Seus estatutos tiveram uma primeira reforma em 1986 e a seguir em 1990, quando houve reformulação em sua estrutura, passando a seguir o modelo da academia Brasileira de Letras, com 40 membros titulares.
Tal modo persistiu quando da reforma estatutária de 2005 e, por último, em 2022, ora em vigor.
Vale ressaltar que a APL, não obstante suas várias reformas estatutárias, manteve e mantém seus objetivos principais, cotados ao incentivo à produção literária, realização de pesquisas e estudos sobre literatura, seminários, etc, orientada sempre pela visão primordial da importância da arte literária no contexto do desenvolvimento humano e social.
É justamente essa dimensão da arte literária que fala alto ao espírito de cada um de nós, quando procuramos compreender em profundidade as consequências da História.
A literatura é o espelho de uma época.
Essa frase que aprendemos com os professores de português dos colégios mais antigos, é bem explicativa dessa importância da arte literária para a compreensão das verdadeiras dimensões dos fatos históricos, e de seu peso sobre a vida das sociedades, em qualquer tempo e em qualquer lugar.
Realmente, como poderíamos entender os dois lados da evolução que derrubou a Bastilha, em 1789, se não lêssemos “um conto de das cidades”, de Charles Dickens; como haveríamos de saber o que houve após a evolução da França, se não tivéssemos lido “Os miseráveis”, de Vitor Hugo; e como imaginaríamos a França do século XIX se não tivéssemos lido “Germinal”, de Emile Zola?
Como poderíamos entender a Guerra da Secessão nos estados unidos, se não tivéssemos lido “A cabana do pai Thomas”, de Harriet Becker Stowe?
E como avaliaríamos a escravidão no Brasil sem ter lido “O navio negreiro, o Vozes d´ África, a Cruz da Estrada, de Castro Alves; e como saberíamos do Brasil tornado República, se não lêssemos Os Sertões de Euclides da Cunha?
O que saberíamos do Brasil do século XX, sem termos lido “O Quinze”, de Rachel de Queiroz ou “A Bagaceira de José Américo de Almeida, e nem tivéssemos ido o “Vidas Secas” de Graciliano Ramos?
Bem, vemos que em todas as épocas, em todos os lugares, a literatura sempre mostrou verso e reverso dos fatos históricos e o peso das transformações socias justas ou injustas trazidas com eles, e o fez sempre através da visão dos personagens de um romance, através de suas lutas, de seus sofrimentos, de suas dores, ou mesmo através do lirismo dolorido de seus poetas.
E, por isso mesmo, porque exerce esse poder de comoção em nossos sentimentos, a literatura também é geradora de ideias e ideais de transformação em busca de um tempo que melhor corresponda aos anseios de felicidade e justiça coletiva.

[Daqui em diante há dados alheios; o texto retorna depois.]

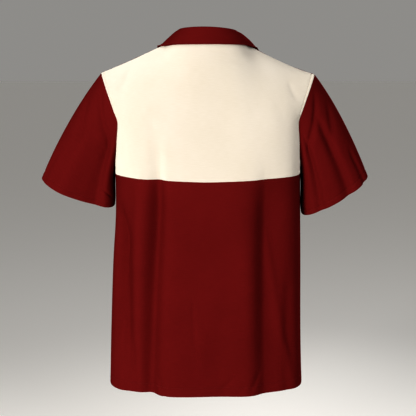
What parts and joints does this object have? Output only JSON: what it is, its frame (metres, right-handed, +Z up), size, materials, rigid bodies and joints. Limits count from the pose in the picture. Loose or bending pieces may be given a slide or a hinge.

Que vivam, portanto, os grupos literários e as academias enquanto promoverem a fertilização das searas dos talentos capazes de sonhar a construção de um tempo que seja de felicidade e justiça para todos, como vaticinou o profeta Isaias.
Vida longa, pois, ao Grupo Oficina Literária de Piracicaba, ao Centro Literário de Piracicaba e à Academia Piracicabana de Letras.”